Without altering anything, output the material below.

★ ★ ★ ★

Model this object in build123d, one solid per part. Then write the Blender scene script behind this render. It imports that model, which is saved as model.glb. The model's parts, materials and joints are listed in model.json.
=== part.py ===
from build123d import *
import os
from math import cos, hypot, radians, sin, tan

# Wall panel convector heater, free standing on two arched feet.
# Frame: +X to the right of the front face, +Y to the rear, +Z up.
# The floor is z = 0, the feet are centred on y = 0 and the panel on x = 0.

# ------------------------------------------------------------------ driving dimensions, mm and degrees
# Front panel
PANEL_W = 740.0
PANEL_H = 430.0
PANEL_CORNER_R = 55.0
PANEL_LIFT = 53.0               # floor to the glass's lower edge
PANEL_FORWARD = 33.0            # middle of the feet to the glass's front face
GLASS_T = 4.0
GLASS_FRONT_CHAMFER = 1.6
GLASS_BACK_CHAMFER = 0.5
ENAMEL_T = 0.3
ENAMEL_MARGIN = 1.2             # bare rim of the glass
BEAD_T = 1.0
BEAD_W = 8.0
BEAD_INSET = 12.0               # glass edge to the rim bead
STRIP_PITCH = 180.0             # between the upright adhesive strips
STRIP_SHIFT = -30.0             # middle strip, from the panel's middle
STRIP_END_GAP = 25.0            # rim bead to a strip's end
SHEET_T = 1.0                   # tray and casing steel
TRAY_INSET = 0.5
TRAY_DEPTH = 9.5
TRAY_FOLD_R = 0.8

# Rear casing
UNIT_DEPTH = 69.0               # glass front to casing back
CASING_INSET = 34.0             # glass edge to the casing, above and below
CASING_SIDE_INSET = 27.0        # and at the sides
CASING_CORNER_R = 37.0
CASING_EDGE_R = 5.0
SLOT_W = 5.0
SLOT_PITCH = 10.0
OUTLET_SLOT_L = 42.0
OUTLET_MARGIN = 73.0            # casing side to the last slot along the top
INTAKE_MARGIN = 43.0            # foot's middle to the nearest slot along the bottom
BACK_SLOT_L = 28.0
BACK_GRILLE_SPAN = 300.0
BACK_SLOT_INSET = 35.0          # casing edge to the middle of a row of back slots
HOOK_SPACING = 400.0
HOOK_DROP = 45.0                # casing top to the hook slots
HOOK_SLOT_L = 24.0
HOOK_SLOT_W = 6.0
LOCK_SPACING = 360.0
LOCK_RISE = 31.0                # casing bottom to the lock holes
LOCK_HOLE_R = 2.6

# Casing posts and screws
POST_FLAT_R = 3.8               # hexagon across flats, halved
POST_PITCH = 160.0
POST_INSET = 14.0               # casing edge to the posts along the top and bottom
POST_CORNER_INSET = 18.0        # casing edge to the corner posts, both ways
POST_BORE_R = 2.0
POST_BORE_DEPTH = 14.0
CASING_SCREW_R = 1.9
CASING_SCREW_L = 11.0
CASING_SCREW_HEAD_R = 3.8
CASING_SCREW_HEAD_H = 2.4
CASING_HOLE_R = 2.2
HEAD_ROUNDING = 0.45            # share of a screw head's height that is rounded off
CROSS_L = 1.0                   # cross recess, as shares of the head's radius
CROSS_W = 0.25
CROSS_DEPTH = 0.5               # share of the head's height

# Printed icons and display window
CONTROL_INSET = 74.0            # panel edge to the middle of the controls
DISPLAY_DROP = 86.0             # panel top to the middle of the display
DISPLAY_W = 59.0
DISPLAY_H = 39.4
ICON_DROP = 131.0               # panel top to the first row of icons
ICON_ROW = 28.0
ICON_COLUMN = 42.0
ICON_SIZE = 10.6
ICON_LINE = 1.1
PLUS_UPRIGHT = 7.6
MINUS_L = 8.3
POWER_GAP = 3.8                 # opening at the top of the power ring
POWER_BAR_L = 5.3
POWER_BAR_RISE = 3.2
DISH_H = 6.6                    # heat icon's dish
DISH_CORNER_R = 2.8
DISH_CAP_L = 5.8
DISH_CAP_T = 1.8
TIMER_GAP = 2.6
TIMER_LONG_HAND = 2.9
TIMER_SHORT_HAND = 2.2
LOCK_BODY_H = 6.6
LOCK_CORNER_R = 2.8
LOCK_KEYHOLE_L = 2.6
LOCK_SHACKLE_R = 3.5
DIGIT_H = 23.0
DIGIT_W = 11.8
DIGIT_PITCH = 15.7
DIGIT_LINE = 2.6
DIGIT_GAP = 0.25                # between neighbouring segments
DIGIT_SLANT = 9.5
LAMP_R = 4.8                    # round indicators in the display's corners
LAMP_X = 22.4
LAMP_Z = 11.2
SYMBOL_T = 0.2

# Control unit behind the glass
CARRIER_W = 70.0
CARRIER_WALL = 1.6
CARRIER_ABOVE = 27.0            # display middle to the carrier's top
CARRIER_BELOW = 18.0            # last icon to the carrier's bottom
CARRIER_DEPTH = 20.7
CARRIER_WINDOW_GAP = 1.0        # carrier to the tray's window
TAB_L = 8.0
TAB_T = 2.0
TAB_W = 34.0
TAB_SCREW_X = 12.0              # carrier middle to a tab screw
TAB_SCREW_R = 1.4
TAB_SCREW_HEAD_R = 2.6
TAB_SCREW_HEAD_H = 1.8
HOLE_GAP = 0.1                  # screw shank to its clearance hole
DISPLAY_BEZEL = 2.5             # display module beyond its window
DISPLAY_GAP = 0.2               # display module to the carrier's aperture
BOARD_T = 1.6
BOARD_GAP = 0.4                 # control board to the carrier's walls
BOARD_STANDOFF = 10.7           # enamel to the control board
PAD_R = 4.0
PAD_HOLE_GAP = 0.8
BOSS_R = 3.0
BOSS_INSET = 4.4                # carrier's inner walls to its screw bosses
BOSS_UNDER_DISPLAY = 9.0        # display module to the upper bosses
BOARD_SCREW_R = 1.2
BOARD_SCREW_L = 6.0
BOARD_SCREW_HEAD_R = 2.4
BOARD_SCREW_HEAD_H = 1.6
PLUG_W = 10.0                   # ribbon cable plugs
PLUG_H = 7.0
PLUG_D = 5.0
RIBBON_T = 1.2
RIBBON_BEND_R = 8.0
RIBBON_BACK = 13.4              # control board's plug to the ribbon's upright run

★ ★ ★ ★

▸ **The response**:
Model this object in build123d, one solid per part. Then write the Blender scene script behind this render. It imports that model, which is saved as model.glb. The model's parts, materials and joints are listed in model.json.
=== part.py ===
from build123d import *
import os
from math import cos, hypot, radians, sin, tan

# Wall panel convector heater, free standing on two arched feet.
# Frame: +X to the right of the front face, +Y to the rear, +Z up.
# The floor is z = 0, the feet are centred on y = 0 and the panel on x = 0.

# ------------------------------------------------------------------ driving dimensions, mm and degrees
# Front panel
PANEL_W = 740.0
PANEL_H = 430.0
PANEL_CORNER_R = 55.0
PANEL_LIFT = 53.0               # floor to the glass's lower edge
PANEL_FORWARD = 33.0            # middle of the feet to the glass's front face
GLASS_T = 4.0
GLASS_FRONT_CHAMFER = 1.6
GLASS_BACK_CHAMFER = 0.5
ENAMEL_T = 0.3
ENAMEL_MARGIN = 1.2             # bare rim of the glass
BEAD_T = 1.0
BEAD_W = 8.0
BEAD_INSET = 12.0               # glass edge to the rim bead
STRIP_PITCH = 180.0             # between the upright adhesive strips
STRIP_SHIFT = -30.0             # middle strip, from the panel's middle
STRIP_END_GAP = 25.0            # rim bead to a strip's end
SHEET_T = 1.0                   # tray and casing steel
TRAY_INSET = 0.5
TRAY_DEPTH = 9.5
TRAY_FOLD_R = 0.8

# Rear casing
UNIT_DEPTH = 69.0               # glass front to casing back
CASING_INSET = 34.0             # glass edge to the casing, above and below
CASING_SIDE_INSET = 27.0        # and at the sides
CASING_CORNER_R = 37.0
CASING_EDGE_R = 5.0
SLOT_W = 5.0
SLOT_PITCH = 10.0
OUTLET_SLOT_L = 42.0
OUTLET_MARGIN = 73.0            # casing side to the last slot along the top
INTAKE_MARGIN = 43.0            # foot's middle to the nearest slot along the bottom
BACK_SLOT_L = 28.0
BACK_GRILLE_SPAN = 300.0
BACK_SLOT_INSET = 35.0          # casing edge to the middle of a row of back slots
HOOK_SPACING = 400.0
HOOK_DROP = 45.0                # casing top to the hook slots
HOOK_SLOT_L = 24.0
HOOK_SLOT_W = 6.0
LOCK_SPACING = 360.0
LOCK_RISE = 31.0                # casing bottom to the lock holes
LOCK_HOLE_R = 2.6

# Casing posts and screws
POST_FLAT_R = 3.8               # hexagon across flats, halved
POST_PITCH = 160.0
POST_INSET = 14.0               # casing edge to the posts along the top and bottom
POST_CORNER_INSET = 18.0        # casing edge to the corner posts, both ways
POST_BORE_R = 2.0
POST_BORE_DEPTH = 14.0
CASING_SCREW_R = 1.9
CASING_SCREW_L = 11.0
CASING_SCREW_HEAD_R = 3.8
CASING_SCREW_HEAD_H = 2.4
CASING_HOLE_R = 2.2
HEAD_ROUNDING = 0.45            # share of a screw head's height that is rounded off
CROSS_L = 1.0                   # cross recess, as shares of the head's radius
CROSS_W = 0.25
CROSS_DEPTH = 0.5               # share of the head's height

# Printed icons and display window
CONTROL_INSET = 74.0            # panel edge to the middle of the controls
DISPLAY_DROP = 86.0             # panel top to the middle of the display
DISPLAY_W = 59.0
DISPLAY_H = 39.4
ICON_DROP = 131.0               # panel top to the first row of icons
ICON_ROW = 28.0
ICON_COLUMN = 42.0
ICON_SIZE = 10.6
ICON_LINE = 1.1
PLUS_UPRIGHT = 7.6
MINUS_L = 8.3
POWER_GAP = 3.8                 # opening at the top of the power ring
POWER_BAR_L = 5.3
POWER_BAR_RISE = 3.2
DISH_H = 6.6                    # heat icon's dish
DISH_CORNER_R = 2.8
DISH_CAP_L = 5.8
DISH_CAP_T = 1.8
TIMER_GAP = 2.6
TIMER_LONG_HAND = 2.9
TIMER_SHORT_HAND = 2.2
LOCK_BODY_H = 6.6
LOCK_CORNER_R = 2.8
LOCK_KEYHOLE_L = 2.6
LOCK_SHACKLE_R = 3.5
DIGIT_H = 23.0
DIGIT_W = 11.8
DIGIT_PITCH = 15.7
DIGIT_LINE = 2.6
DIGIT_GAP = 0.25                # between neighbouring segments
DIGIT_SLANT = 9.5
LAMP_R = 4.8                    # round indicators in the display's corners
LAMP_X = 22.4
LAMP_Z = 11.2
SYMBOL_T = 0.2

# Control unit behind the glass
CARRIER_W = 70.0
CARRIER_WALL = 1.6
CARRIER_ABOVE = 27.0            # display middle to the carrier's top
CARRIER_BELOW = 18.0            # last icon to the carrier's bottom
CARRIER_DEPTH = 20.7
CARRIER_WINDOW_GAP = 1.0        # carrier to the tray's window
TAB_L = 8.0
TAB_T = 2.0
TAB_W = 34.0
TAB_SCREW_X = 12.0              # carrier middle to a tab screw
TAB_SCREW_R = 1.4
TAB_SCREW_HEAD_R = 2.6
TAB_SCREW_HEAD_H = 1.8
HOLE_GAP = 0.1                  # screw shank to its clearance hole
DISPLAY_BEZEL = 2.5             # display module beyond its window
DISPLAY_GAP = 0.2               # display module to the carrier's aperture
BOARD_T = 1.6
BOARD_GAP = 0.4                 # control board to the carrier's walls
BOARD_STANDOFF = 10.7           # enamel to the control board
PAD_R = 4.0
PAD_HOLE_GAP = 0.8
BOSS_R = 3.0
BOSS_INSET = 4.4                # carrier's inner walls to its screw bosses
BOSS_UNDER_DISPLAY = 9.0        # display module to the upper bosses
BOARD_SCREW_R = 1.2
BOARD_SCREW_L = 6.0
BOARD_SCREW_HEAD_R = 2.4
BOARD_SCREW_HEAD_H = 1.6
PLUG_W = 10.0                   # ribbon cable plugs
PLUG_H = 7.0
PLUG_D = 5.0
RIBBON_T = 1.2
RIBBON_BEND_R = 8.0
RIBBON_BACK = 13.4              # control board's plug to the ribbon's upright run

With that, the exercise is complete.